┌─ Rows

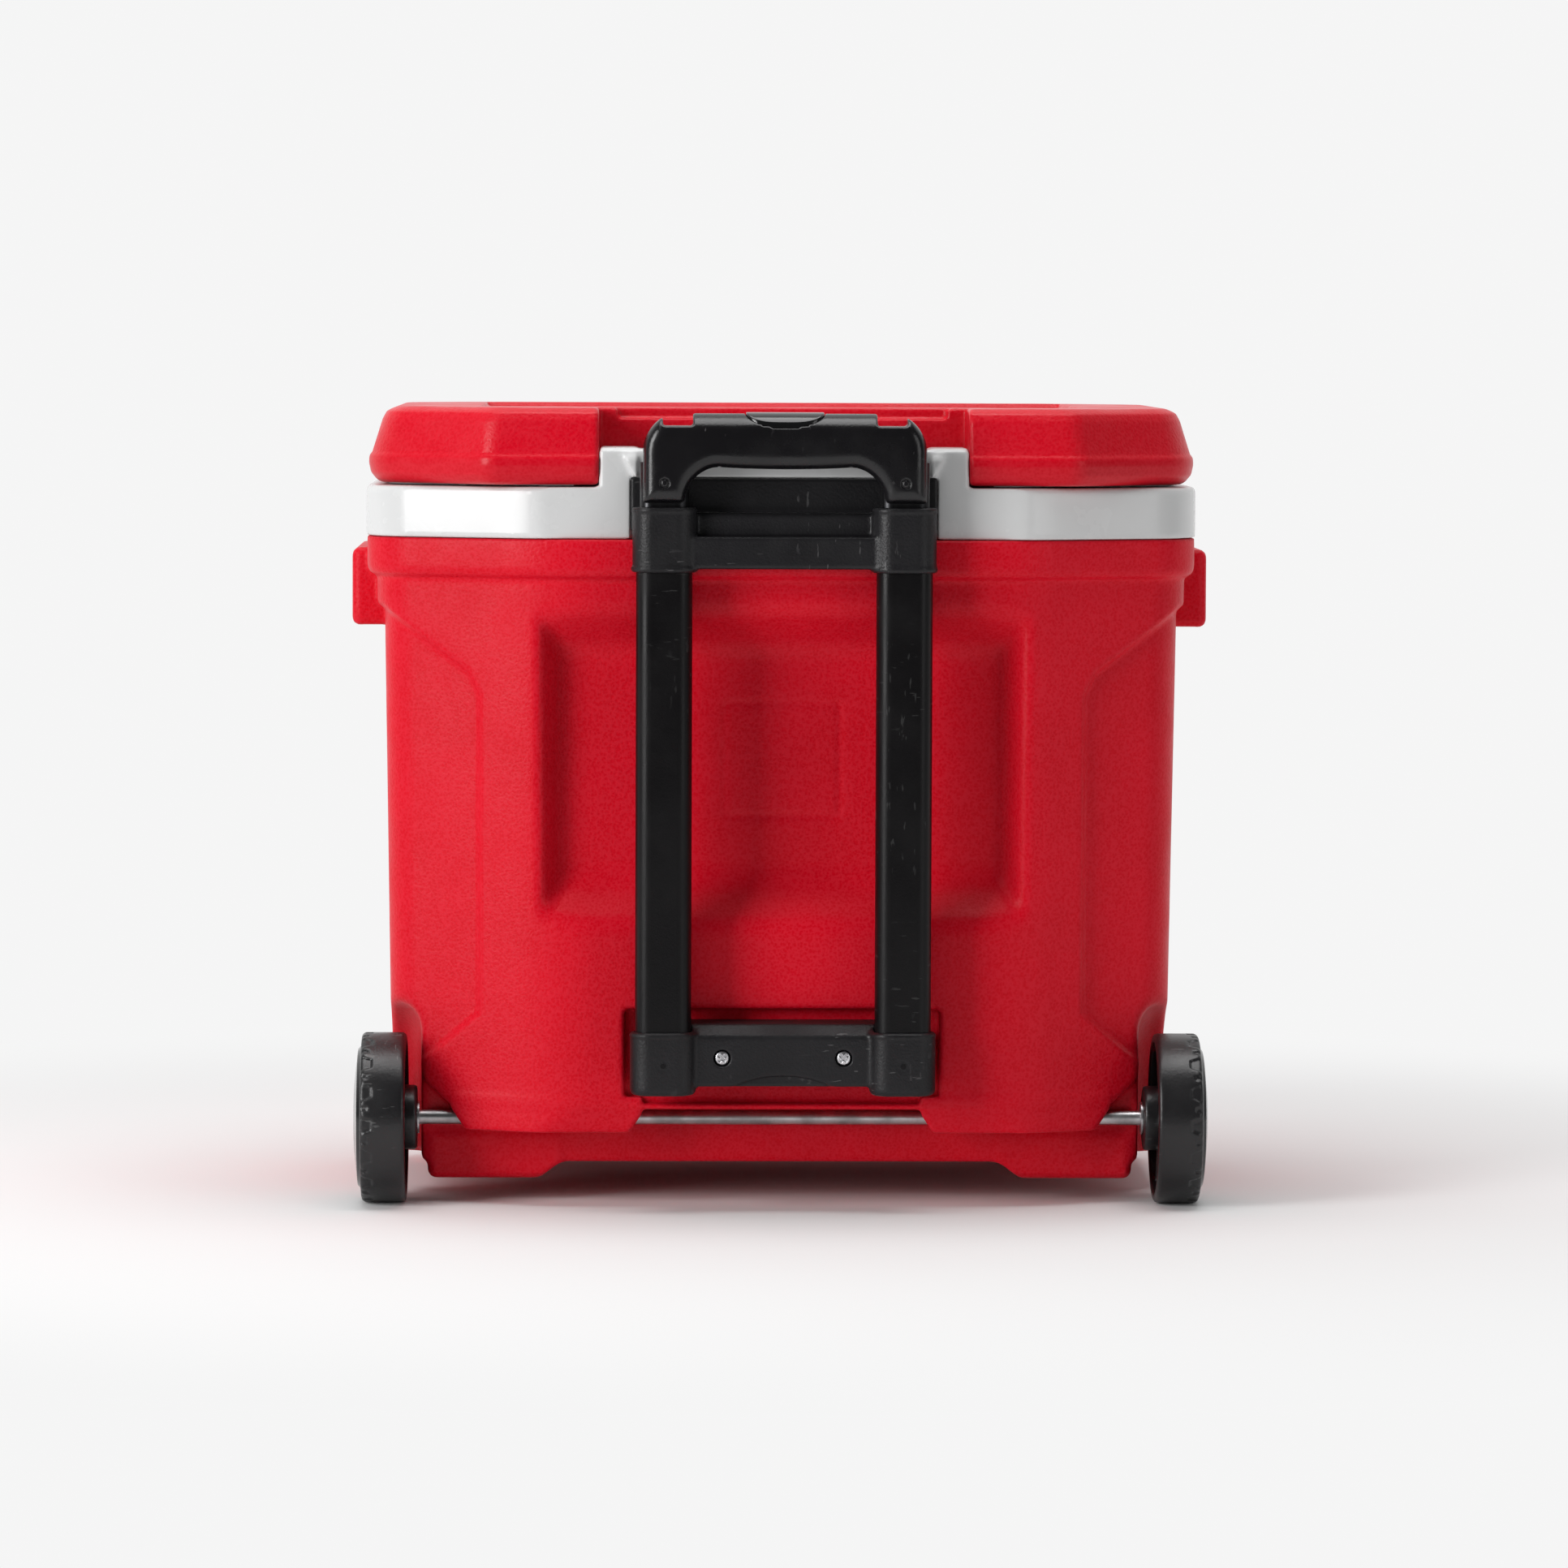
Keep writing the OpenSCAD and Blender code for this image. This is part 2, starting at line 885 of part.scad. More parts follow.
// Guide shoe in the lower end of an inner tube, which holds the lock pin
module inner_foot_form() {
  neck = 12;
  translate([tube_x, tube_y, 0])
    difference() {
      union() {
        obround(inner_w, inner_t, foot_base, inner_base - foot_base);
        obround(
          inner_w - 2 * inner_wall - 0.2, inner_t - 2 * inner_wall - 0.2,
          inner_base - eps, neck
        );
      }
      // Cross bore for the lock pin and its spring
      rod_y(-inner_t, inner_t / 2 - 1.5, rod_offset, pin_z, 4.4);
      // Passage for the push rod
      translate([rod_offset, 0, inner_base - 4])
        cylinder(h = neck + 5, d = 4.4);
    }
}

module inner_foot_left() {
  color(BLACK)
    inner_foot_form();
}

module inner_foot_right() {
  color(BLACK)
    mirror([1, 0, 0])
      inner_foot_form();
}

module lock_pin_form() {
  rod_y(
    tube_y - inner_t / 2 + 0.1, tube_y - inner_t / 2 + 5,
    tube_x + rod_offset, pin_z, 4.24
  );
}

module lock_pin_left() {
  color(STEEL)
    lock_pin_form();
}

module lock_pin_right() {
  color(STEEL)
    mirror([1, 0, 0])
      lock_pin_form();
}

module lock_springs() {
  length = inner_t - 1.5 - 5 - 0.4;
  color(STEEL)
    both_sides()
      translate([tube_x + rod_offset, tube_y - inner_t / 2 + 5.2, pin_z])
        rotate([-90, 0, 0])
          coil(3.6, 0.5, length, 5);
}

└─
┌─ Rows

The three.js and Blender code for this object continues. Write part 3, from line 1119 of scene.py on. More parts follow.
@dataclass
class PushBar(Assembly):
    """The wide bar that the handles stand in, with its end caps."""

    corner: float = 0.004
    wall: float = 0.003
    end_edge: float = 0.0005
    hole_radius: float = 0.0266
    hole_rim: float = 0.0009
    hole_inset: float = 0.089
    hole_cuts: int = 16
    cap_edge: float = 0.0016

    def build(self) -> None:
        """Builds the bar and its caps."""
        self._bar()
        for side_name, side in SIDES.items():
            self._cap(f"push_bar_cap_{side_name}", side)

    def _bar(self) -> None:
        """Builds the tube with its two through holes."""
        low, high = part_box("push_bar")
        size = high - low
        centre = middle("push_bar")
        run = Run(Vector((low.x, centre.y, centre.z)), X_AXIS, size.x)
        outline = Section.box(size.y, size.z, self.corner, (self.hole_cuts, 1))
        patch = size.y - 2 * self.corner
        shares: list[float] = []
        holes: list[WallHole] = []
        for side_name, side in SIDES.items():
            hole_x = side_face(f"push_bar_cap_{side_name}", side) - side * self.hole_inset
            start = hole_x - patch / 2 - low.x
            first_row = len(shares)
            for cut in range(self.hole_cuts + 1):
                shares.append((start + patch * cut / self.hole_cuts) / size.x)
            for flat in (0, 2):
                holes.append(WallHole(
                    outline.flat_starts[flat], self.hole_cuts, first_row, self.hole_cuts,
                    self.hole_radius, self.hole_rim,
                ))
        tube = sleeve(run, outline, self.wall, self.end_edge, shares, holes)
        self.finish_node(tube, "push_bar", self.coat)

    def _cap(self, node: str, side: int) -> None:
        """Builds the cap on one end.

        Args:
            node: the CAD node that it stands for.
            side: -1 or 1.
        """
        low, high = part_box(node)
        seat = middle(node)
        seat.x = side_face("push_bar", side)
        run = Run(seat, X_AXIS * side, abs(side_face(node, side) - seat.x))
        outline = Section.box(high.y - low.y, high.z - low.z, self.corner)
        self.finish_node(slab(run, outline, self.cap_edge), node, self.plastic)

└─

__What is needed__. In the listing, find all lines with the string "Blender" and copy them.

__Task answer__.
Keep writing the OpenSCAD and Blender code for this image. This is part 2, starting at line 885 of part.scad. More parts follow.
The three.js and Blender code for this object continues. Write part 3, from line 1119 of scene.py on. More parts follow.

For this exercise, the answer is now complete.